His music consists of scattered, highly polished phrases,
hard, exquisite, and cold. He is pre-eminently the _precieux_.
Of the scrupulousness, the fastidiousness, the distinction, even, of
Loeffler's work, there can be no question. He is not one of the
music-making herd. The subtlety and originality of intention which his
compositions almost uniformly display, the unflagging effort to inclose
within each of his forms a matter rare and novel and rich, set him
forever apart, even in his essential weakness, from the academic and
conforming crew. The man who has composed these scores makes at least
the gesture of the artist, and comes to music to express a temper
original and delicate and aristocratic, disdainful of the facile and the
commonplace, a sensibility often troubled and shadowy and fantastic. He
is eminently not one of the pathetic, half-educated musicians so common
in America. He knows something of musical science; knows how a tonal
edifice should be unified; has a sense of the chemistry of the
orchestra.

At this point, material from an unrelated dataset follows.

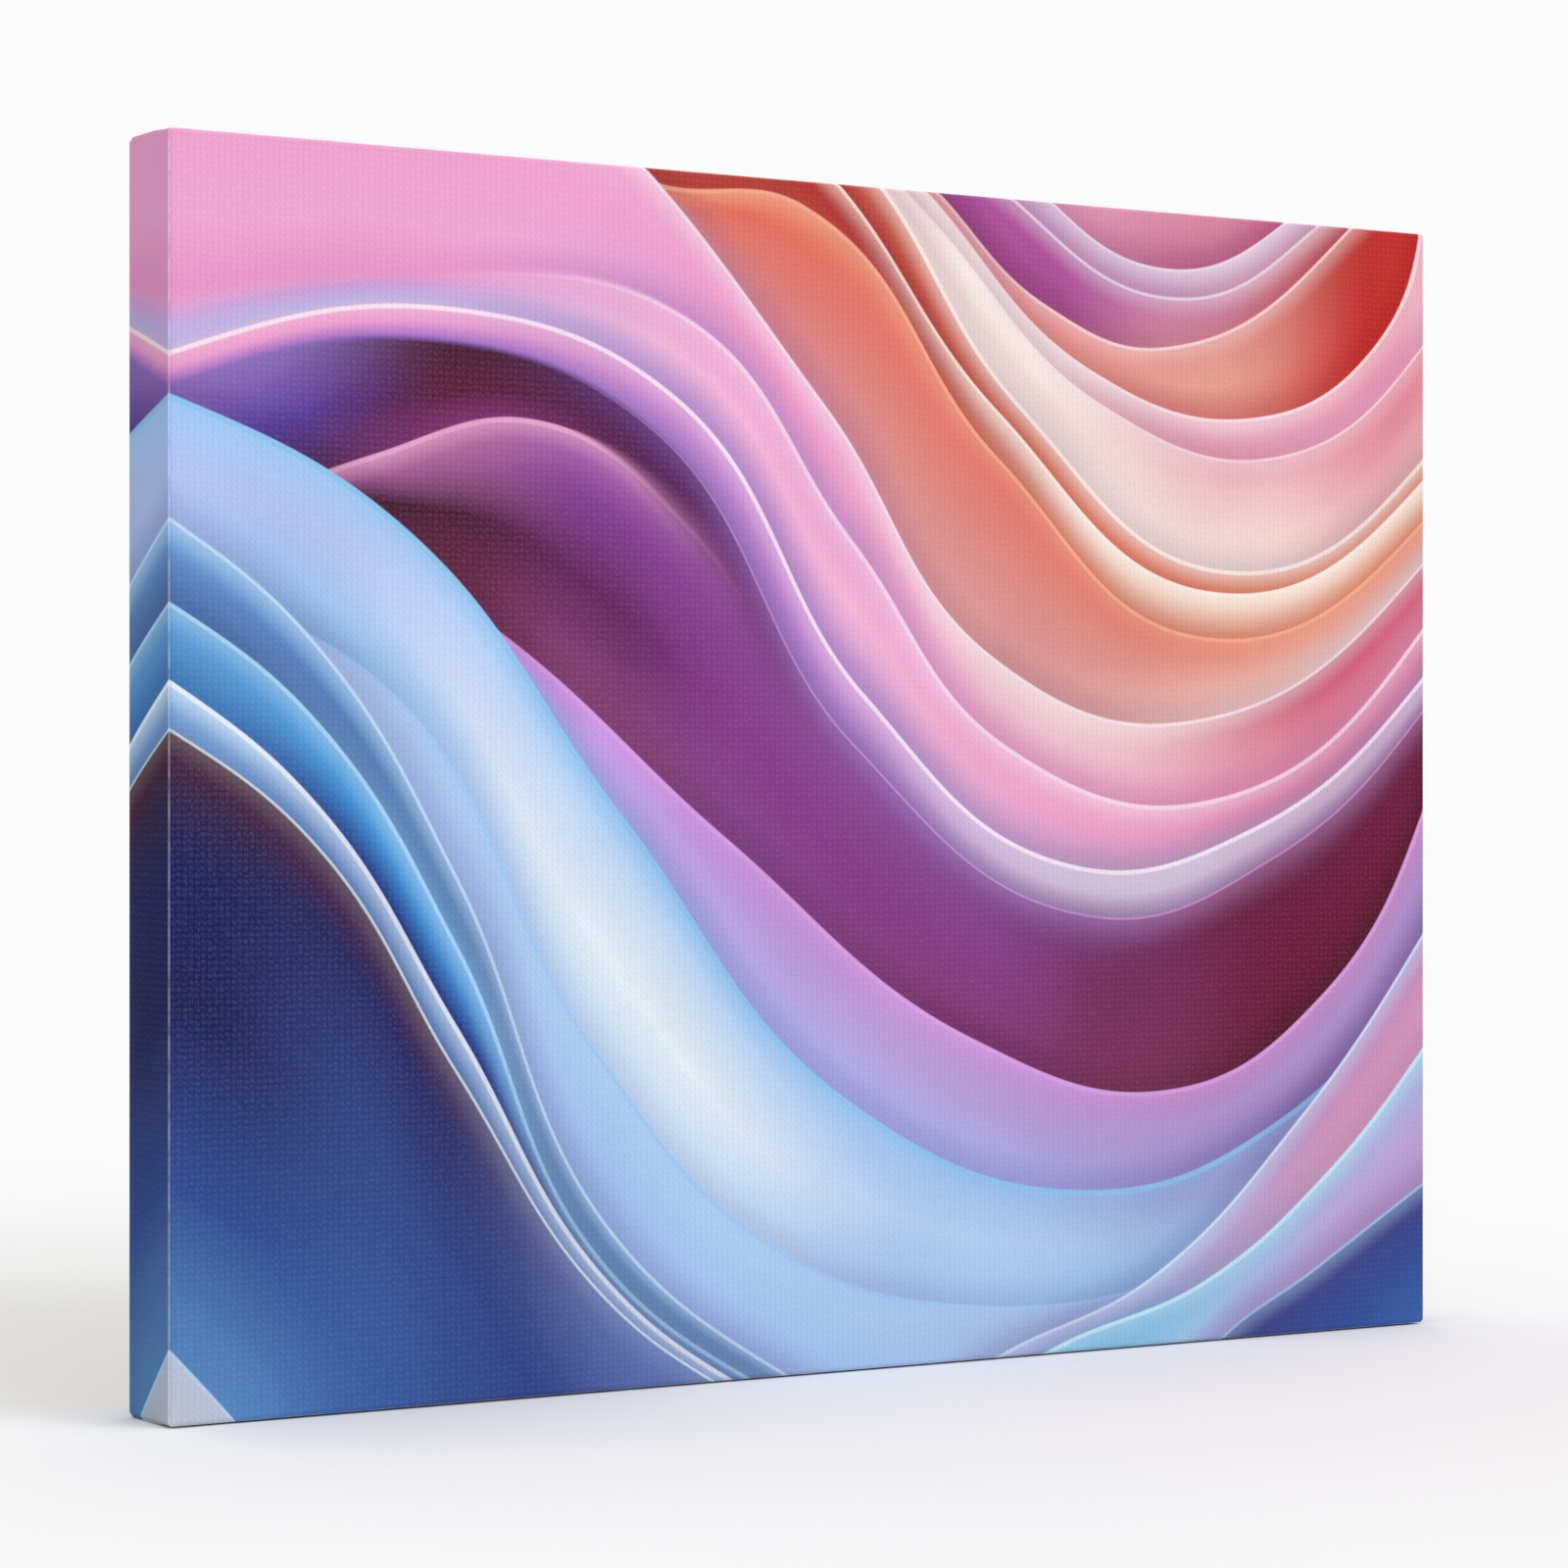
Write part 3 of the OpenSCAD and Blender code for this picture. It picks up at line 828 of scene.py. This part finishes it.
            (0.16, [(0.0, "#4c1434"), (0.12, "#1c2060"), (0.35, "#2c4488"), (1.0, "#3c68b0")]),
            (0.34, [(0.0, "#6478b4"), (0.3, "#2c4494"), (1.0, "#2c54a0")]),
        ],
        "reach": 0.5,
        "glow": 0.08,
    },
    {
        "edge": [(0.0, 1.6), (0.60, 1.01), (0.75, 0.94), (0.88, 0.81), (1.0, 0.64)],
        "rim": ("#d4e8f8", 1.2 * MM),
        "looks": [
            (0.70, [(0.0, "#9cb4e4"), (0.5, "#a4b4e0"), (1.0, "#84b4dc")]),
            (0.95, [(0.0, "#b48cc4"), (0.5, "#d090b8"), (1.0, "#d8a0c4")]),
        ],
    },
    {
        "edge": [(0.0, 1.7), (0.64, 1.01), (0.80, 0.945), (0.90, 0.865), (1.0, 0.745)],
        "rim": ("#c8ecf8", 1.6 * MM),
        "looks": [
            (0.74, [(0.0, "#7cb8dc"), (0.5, "#98c8e8"), (1.0, "#a8b0e0")]),
            (0.96, [(0.0, "#a0bce4"), (0.5, "#b8a4d4"), (1.0, "#b898cc")]),
        ],
    },
    {
        "edge": [(0.0, 2.4), (0.80, 1.01), (0.90, 0.94), (1.0, 0.87)],
        "rim": ("#a8c8ec", 1.2 * MM),
        "looks": [
            (0.90, [(0.0, "#3c3c80"), (0.5, "#30509c"), (1.0, "#3c68b0")]),
        ],
        "reach": 0.15,
    },
    {
        "edge": [(0.0, 0.94), (0.045, 1.0), (1.0, 2.4)],
        "rim": ("#c0d8f0", 1.0 * MM),
        "looks": [
            (0.02, [(0.0, "#b8c0d4"), (1.0, "#c8ccd6")]),
        ],
        "reach": 0.08,
        "shade": 0.1,
    },
]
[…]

He appears familiar with the plainsong, and has based a
symphony and portions of a quartet on Gregorian modes. Even at a period
when the sophisticated and cultivated composer is becoming somewhat less
a rarity, his culture is remarkable, his knowledge of literature
eclectic. Gogol as well as Virgil has moved him to orchestral works.
Above all, he is one of the company of composers, to which a good number
of more gifted musicians do not belong, who are ever respectful of their
medium, and infinitely curious concerning it.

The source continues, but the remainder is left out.